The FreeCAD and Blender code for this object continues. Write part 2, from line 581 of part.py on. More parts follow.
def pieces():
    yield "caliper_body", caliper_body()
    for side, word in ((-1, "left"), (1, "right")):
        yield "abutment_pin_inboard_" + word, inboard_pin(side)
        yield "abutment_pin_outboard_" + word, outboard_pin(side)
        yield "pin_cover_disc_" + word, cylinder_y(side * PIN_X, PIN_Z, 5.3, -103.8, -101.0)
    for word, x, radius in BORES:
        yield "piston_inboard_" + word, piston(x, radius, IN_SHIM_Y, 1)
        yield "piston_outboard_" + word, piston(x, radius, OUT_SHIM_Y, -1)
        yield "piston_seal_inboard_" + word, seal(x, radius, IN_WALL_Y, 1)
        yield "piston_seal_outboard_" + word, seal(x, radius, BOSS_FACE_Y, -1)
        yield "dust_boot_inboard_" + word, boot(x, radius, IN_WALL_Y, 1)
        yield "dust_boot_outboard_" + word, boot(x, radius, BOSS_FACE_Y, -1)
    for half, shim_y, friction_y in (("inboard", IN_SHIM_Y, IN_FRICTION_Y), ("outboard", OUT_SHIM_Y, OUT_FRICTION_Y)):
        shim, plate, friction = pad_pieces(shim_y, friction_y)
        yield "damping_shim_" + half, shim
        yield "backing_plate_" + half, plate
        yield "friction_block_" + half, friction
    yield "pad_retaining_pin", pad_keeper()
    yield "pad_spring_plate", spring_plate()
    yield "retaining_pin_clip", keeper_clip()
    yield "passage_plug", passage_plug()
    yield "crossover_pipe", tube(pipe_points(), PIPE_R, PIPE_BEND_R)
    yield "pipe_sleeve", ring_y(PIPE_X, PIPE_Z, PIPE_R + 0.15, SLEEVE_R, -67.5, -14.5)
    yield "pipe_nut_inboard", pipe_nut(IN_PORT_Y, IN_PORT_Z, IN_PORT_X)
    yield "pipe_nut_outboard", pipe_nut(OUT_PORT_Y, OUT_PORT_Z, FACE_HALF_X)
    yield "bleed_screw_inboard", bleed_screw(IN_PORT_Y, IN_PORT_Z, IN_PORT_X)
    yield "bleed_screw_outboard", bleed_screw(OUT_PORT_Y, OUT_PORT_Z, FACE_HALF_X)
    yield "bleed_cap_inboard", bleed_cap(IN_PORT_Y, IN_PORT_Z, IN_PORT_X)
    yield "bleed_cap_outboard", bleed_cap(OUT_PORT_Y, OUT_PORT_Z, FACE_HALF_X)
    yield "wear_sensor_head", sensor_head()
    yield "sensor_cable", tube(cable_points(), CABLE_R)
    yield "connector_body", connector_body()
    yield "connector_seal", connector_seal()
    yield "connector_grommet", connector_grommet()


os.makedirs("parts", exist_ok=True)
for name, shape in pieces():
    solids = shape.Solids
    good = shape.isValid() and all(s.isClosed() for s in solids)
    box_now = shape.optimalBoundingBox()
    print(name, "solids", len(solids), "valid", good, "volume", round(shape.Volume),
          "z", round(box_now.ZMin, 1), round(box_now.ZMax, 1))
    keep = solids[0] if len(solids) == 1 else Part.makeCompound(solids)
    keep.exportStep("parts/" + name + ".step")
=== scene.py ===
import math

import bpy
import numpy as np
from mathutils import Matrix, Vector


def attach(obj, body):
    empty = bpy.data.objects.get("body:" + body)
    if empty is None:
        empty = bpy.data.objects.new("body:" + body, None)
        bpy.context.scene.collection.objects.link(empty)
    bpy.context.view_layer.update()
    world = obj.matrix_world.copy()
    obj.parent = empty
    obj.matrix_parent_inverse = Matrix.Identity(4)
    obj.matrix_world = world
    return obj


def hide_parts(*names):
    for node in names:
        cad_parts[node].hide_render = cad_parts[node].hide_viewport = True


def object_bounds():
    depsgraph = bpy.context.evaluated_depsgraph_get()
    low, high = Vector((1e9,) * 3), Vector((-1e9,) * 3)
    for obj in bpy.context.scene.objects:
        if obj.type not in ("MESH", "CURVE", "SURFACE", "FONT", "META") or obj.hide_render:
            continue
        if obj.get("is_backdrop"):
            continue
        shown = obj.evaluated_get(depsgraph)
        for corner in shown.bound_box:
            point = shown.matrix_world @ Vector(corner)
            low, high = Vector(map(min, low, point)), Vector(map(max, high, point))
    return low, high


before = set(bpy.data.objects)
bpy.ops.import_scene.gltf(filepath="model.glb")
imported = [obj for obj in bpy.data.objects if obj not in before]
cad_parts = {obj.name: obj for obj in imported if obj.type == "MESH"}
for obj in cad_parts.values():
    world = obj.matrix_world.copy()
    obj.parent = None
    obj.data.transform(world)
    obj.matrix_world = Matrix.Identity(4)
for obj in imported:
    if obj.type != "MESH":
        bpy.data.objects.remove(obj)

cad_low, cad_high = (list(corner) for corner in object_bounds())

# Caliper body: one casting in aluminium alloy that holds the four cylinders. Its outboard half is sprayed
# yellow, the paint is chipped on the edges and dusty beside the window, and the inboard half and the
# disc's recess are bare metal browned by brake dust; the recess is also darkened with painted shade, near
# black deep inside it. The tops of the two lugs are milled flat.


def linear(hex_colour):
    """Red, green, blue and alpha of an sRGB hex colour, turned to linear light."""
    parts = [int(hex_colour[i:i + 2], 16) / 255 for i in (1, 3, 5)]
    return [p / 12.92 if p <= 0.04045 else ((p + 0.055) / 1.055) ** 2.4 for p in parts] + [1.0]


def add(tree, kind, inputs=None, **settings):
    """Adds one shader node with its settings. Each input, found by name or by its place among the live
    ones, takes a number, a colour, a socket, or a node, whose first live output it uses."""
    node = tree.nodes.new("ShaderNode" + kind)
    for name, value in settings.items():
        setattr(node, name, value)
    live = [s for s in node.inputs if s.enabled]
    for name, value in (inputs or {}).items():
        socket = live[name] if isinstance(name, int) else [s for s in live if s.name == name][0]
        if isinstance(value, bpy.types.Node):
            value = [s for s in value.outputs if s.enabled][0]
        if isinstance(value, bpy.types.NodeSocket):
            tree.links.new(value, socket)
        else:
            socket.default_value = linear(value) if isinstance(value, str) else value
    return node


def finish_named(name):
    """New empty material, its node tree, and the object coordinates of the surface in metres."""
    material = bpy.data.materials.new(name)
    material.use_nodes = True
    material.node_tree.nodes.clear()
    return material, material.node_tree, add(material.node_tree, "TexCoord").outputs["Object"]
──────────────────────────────
**Required work**. Write out every line of the listing that holds the word "corner".

**Answer for this exercise**.
        for corner in shown.bound_box:
            point = shown.matrix_world @ Vector(corner)
cad_low, cad_high = (list(corner) for corner in object_bounds())